I have had the chance to tackle this matter before (when the laundry list was still shorter) in the following post:
Whereupon, following a voluntary transfer of power, Vice President Noli de Castro must proceed to assume the presidency pursuant to the Constitution. At a minimum, obeisance to the constitutional succession process will restore a modicum of popular confidence in the legal order but therefrom the momentum could be built for the nation to undergo a long-overdue cathartic experience.
However, to begin at once the healing process and reconciliation, de Castro must be unhampered in the exercise of his (presidential) prerogative of deciding whether to condone Arroyo and others by the executive grant of general amnesty.
On the other hand, as a matter of reciprocal self-abnegation on the part of de Castro himself, he must commit to the nation not to vie for the office of the president in 2010, the next scheduled presidential election.
Parallel excesses during Marcos rule, it should be recalled, were at least seen for what they were – aberrations as outgrowths of the supposed “abnormal” times. Yet, expectations then that public decency would prevail when normalcy returns were not dashed altogether.
Today, frightening telltale signs of a dysfunctional or collapsing system are cascading in the ordinary course of the business of governance: plunder of the national coffer are prima facie traceable to the First Family; documented incidences of extra-judicial killings and other forms of political repressions have been reported by reputable international organizations; flights of the middle class, professionals and intellectuals continue to drain the nation’s human capital; election fraud and machinations implicate the very governmental agencies(the Commission on Elections and the military establishment) charged with protecting the sanctity of the electoral process; emasculation of the constitutional checks and balances mechanisms is simply taken for granted by those members of Congress entrusted to enforce them; unfettered and autonomous yet primitive pursuit of self-interest by the economic elites sustains uneven economic development and gaping inequality.

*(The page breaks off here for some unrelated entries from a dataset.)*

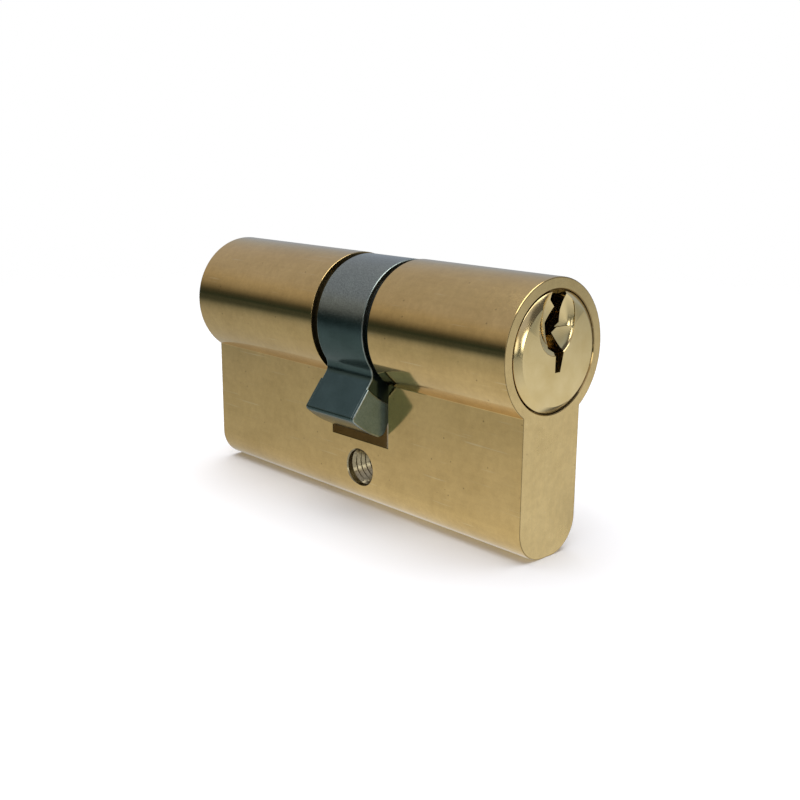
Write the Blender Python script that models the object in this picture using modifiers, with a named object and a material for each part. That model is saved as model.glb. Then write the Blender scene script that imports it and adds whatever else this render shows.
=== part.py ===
"""A double lock cylinder of the European profile, with its plugs, cam, clutch and pin stacks.

X runs along the cylinder and +X is the outside end. -Y is the front flank of the web and +Z is
up. The world origin is the centre of the fixing-screw hole, halfway through the web.
Sizes are in millimetres and the helpers turn them into metres.
"""

import math
from dataclasses import dataclass

import bmesh
import bpy
from mathutils import Matrix, Vector

MM = 0.001

# The profile of the housing.
BARREL_RADIUS = 8.5
WEB_WIDTH = 10.0
AXIS_TO_BOTTOM = 24.5
AXIS_TO_FIXING = 18.95
WEB_CORNER_RADIUS = 4.2
OUTSIDE_LENGTH = 27.5
INSIDE_LENGTH = 31.5

# The fixing-screw hole, for an M5 screw: its tapped core and the countersunk mouths.
FIXING_CORE_RADIUS = 2.1
FIXING_MOUTH_RADIUS = 2.6

# The opening for the cam, with the gap on each side of the cam's ring.
CAM_RING_WIDTH = 8.8
CAM_SIDE_GAP = 1.03
CAM_SLOT_WIDTH = CAM_RING_WIDTH + 2 * CAM_SIDE_GAP
CAM_SLOT_DEPTH = 15.15

# The plugs, with their heads.
PLUG_RADIUS = 6.5
PLUG_FIT = 0.05
HEAD_RADIUS = 7.0
HEAD_FIT = 0.15
HEAD_SEAT = 1.0
HEAD_PROUD = 0.55
BEVEL_WIDTH = 0.9
BEVEL_DEPTH = 0.6
SEAT_GAP = 0.05

# The scooped recess round the keyway mouth.
RECESS_WIDTH = 6.3
RECESS_HEIGHT = 7.4
RECESS_CENTRE_Z = 3.45
RECESS_DEPTH = 1.0

# The keyway: its bottom, and its ward outline from the bottom up on each side as (Y, Z).
KEYWAY_BOTTOM = -2.2
KEYWAY_LEFT = [(-0.5, KEYWAY_BOTTOM), (-0.5, 0.1), (-1.5, 0.65), (-1.6, 3.5), (0.0, 5.15), (-0.9, 6.0)]
KEYWAY_RIGHT = [(0.4, KEYWAY_BOTTOM), (0.95, 0.2), (-0.75, 2.35), (0.9, 3.3), (1.0, 4.7), (1.4, 6.3)]

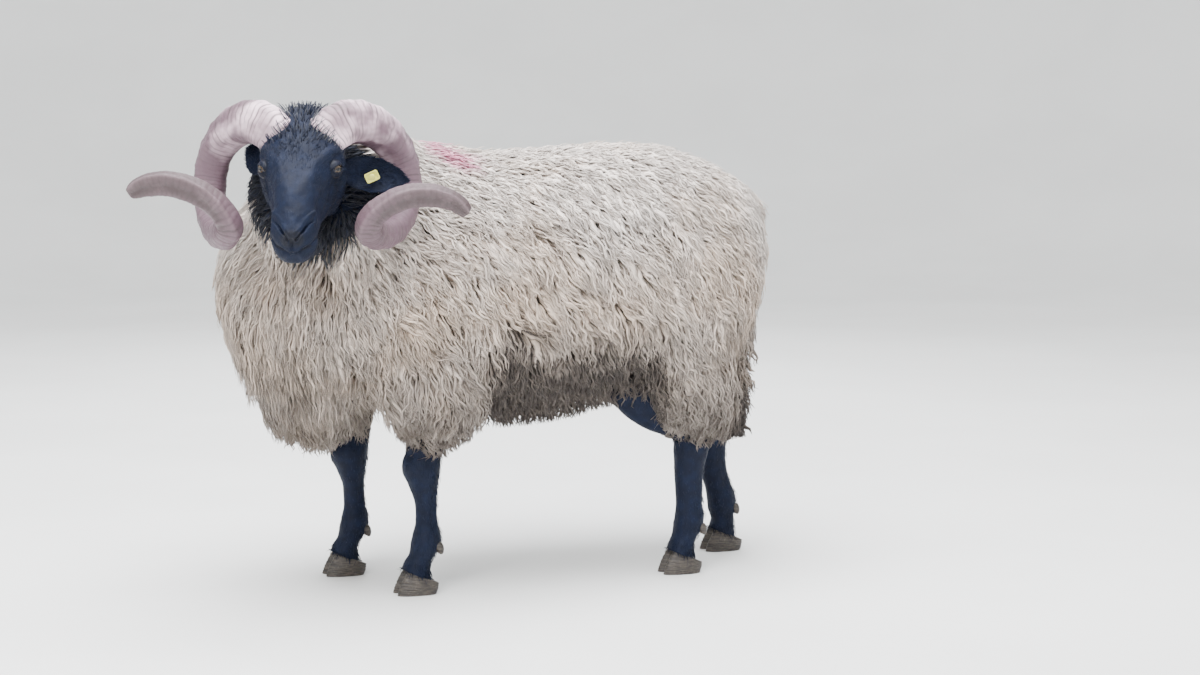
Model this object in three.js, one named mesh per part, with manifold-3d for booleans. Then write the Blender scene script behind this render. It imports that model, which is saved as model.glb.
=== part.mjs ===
// A horned, black-faced mountain ram in full fleece, standing square with its head turned to
// its left. Millimetres. +X is the way the body faces, +Y is the ram's left, +Z is up, and the
// soles of the claws lie on the floor at 0. The solids reach out to the tips of the coat.
import * as THREE from 'three';
import { LoftGeometry } from 'three/addons/geometries/LoftGeometry.js';
import { mergeVertices } from 'three/addons/utils/BufferGeometryUtils.js';
import Module from 'manifold-3d';

const wasm = await Module();
wasm.setup();

// ---------------------------------------------------------------- driving dimensions
const GAP = 0.3; // clearance between neighbouring nodes
const MIDDLE = { x: 170.8, y: 93.5 }; // centre of the bounding box, measured from mid-stance

// Head: its own frame starts midway between the eyes, +X to the muzzle, +Z out of the brow.
const HEAD = { x: 507, y: 294, z: 715, turn: 70, bow: 35 };
const EYE = { radius: 14.5, x: 2, y: 49.5, z: 11 };

// Legs: cannon axis of each leg on the floor plan, and the share it takes of the trailing lean.
const FORE_LEFT = { x: 257, y: 100 };
const FORE_RIGHT = { x: 331, y: -100 };
const HIND_LEFT = { x: -228, y: 85, trail: 0 };
const HIND_RIGHT = { x: -378, y: -85, trail: 1 };
const CORONET = { height: 34, slope: -24 }; // hairline of the claws, degrees, rising to the toe

// ---------------------------------------------------------------- stations
// Every row is one cross-section: centre x, y, z, half-height over and under the widest line,
// half-width, and the squareness of the upper and lower half (2 is an ellipse).
const TRUNK = [
  [-386, 0, 590, 8, 10, 10, 2.0, 2.0],
  [-379, 0, 585, 50, 70, 62, 2.1, 2.0],
  [-354, 0, 560, 108, 140, 128, 2.2, 2.0],
  [-305, 0, 522, 185, 178, 186, 2.2, 2.0],
  [-230, 0, 500, 240, 184, 222, 2.2, 2.1],
  [-130, 0, 495, 260, 188, 236, 2.2, 2.2],
  [0, 0, 490, 256, 216, 243, 2.2, 2.2],
  [120, 0, 490, 252, 222, 243, 2.2, 2.2],
  [230, 0, 495, 262, 212, 238, 2.1, 2.1],
  [330, 0, 500, 266, 196, 228, 2.1, 2.0],
  [420, 0, 505, 226, 196, 208, 2.1, 2.0],
  [495, 0, 510, 176, 176, 176, 2.1, 2.0],
  [545, 0, 512, 120, 136, 130, 2.0, 2.0],
  [572, 0, 512, 62, 72, 72, 2.0, 2.0],
  [580, 0, 512, 11, 12, 13, 2.0, 2.0],
];
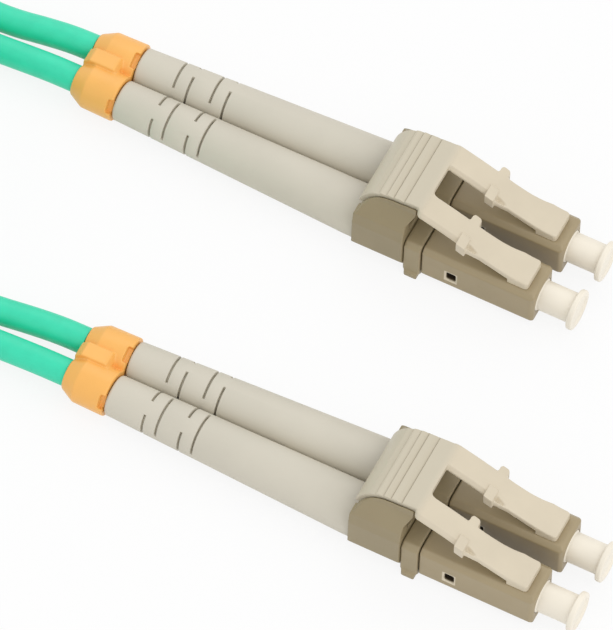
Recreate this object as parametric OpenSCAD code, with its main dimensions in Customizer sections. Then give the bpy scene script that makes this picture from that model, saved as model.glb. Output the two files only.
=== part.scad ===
// Duplex fibre optic patch cord: two duplex connectors joined by two strands of cable.
//
// Each end carries two plugs side by side. A plug is a square frame with a sprung ceramic
// ferrule under a dust cap, a back body, a crimp sleeve and a slotted strain relief boot.
// A holder grips the two back bodies, a one-piece latch clip with a ribbed thumb cover
// releases both plugs, and a boot clip ties the boot tails together. The strands lie on
// the surface and the length between the ends is wound into a coil held by a strap.
//
// +X points out of the plugs, +Z is the latch side, Z = 0 is the surface. Millimetres.

/* [Plug] */
// Distance between the two plug axes
pitch = 6.25; // [6.2:0.05:6.6]
// Width and height of a plug frame
plug_w = 4.52; // [4.4:0.02:4.7]
// Length of a plug frame
plug_l = 12.1; // [11.6:0.1:13]
// Chamfer along the edges of a plug frame
plug_chamfer = 0.5; // [0.3:0.05:0.7]
// Diameter of the frame's nose cavity and spring cavity
cavity_d = 3.5; // [3.4:0.05:3.7]
// Depth of the nose cavity
nose_depth = 5; // [4:0.1:5.5]
// Thickness of the web between the two cavities
web_t = 1; // [0.8:0.1:1.4]
// Length of the small side window
window_l = 1; // [0.6:0.1:1.4]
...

The harsh reality appears inevitable: the longer President Gloria Macapagal-Arroyo holds on to power, the sooner she (or even her immediate predecessor, if at all) will preside over a failed Philippine state in which life for the unfortunate majority of the Filipinos, so entrapped, will be “solitary, poor, nasty, brutish and short.”
I have had the chance to tackle this matter before (when the laundry list was still shorter) in the following post:
The institutional cost of Arroyo clinging to power, come hail and high water to the republic, amidst the “Garci tapes” scandal has become extremely prohibitive. Aside from the prostitution of the electoral body and Philippine military during the last presidential election as indicated in the tapes and testified to by high-ranking military officers of solid or daring scruples, the other obvious casualty of course has been the built-in checks-and-balances mechanism of impeachment when the pro-Arroyo members of the House opted to hide behind the narrow reading or misreading of the law or the brutal application of technicality. But the Catholic Church hierarchy has not been far behind; under the humiliating shadow of Palace payola to some bishops, the hierarchy has joined the chorus to bury the tapes for the “common good” while ignoring the clamor of the flock. The middling Filipino, on the other hand, which like the Church was once at the core of two great upheavals, has cast its lot with the “let’s move on” bandwagon choosing to sweep the tapes under the rug or let the matter melt into thin air as if it were a “figment of one’s imagination.”There’s one window of opportunity to abort the slide of the country into Hobbesian anarchy: like Marcos, Arroyo must cut and cut cleanly – now, not later.
Whereupon, following a voluntary transfer of power, Vice President Noli de Castro must proceed to assume the presidency pursuant to the Constitution. At a minimum, obeisance to the constitutional succession process will restore a modicum of popular confidence in the legal order but therefrom the momentum could be built for the nation to undergo a long-overdue cathartic experience.
However, to begin at once the healing process and reconciliation, de Castro must be unhampered in the exercise of his (presidential) prerogative of deciding whether to condone Arroyo and others by the executive grant of general amnesty.
On the other hand, as a matter of reciprocal self-abnegation on the part of de Castro himself, he must commit to the nation not to vie for the office of the president in 2010, the next scheduled presidential election.
4 Comments:
Vote Huckabee!!
And in 2010, vote de Castro!!!
...my point is... do not do de Castro any favors.
de Castro has the wherewithal and leadership to be 2010-to-2016 president; forget the abnegation-stuff.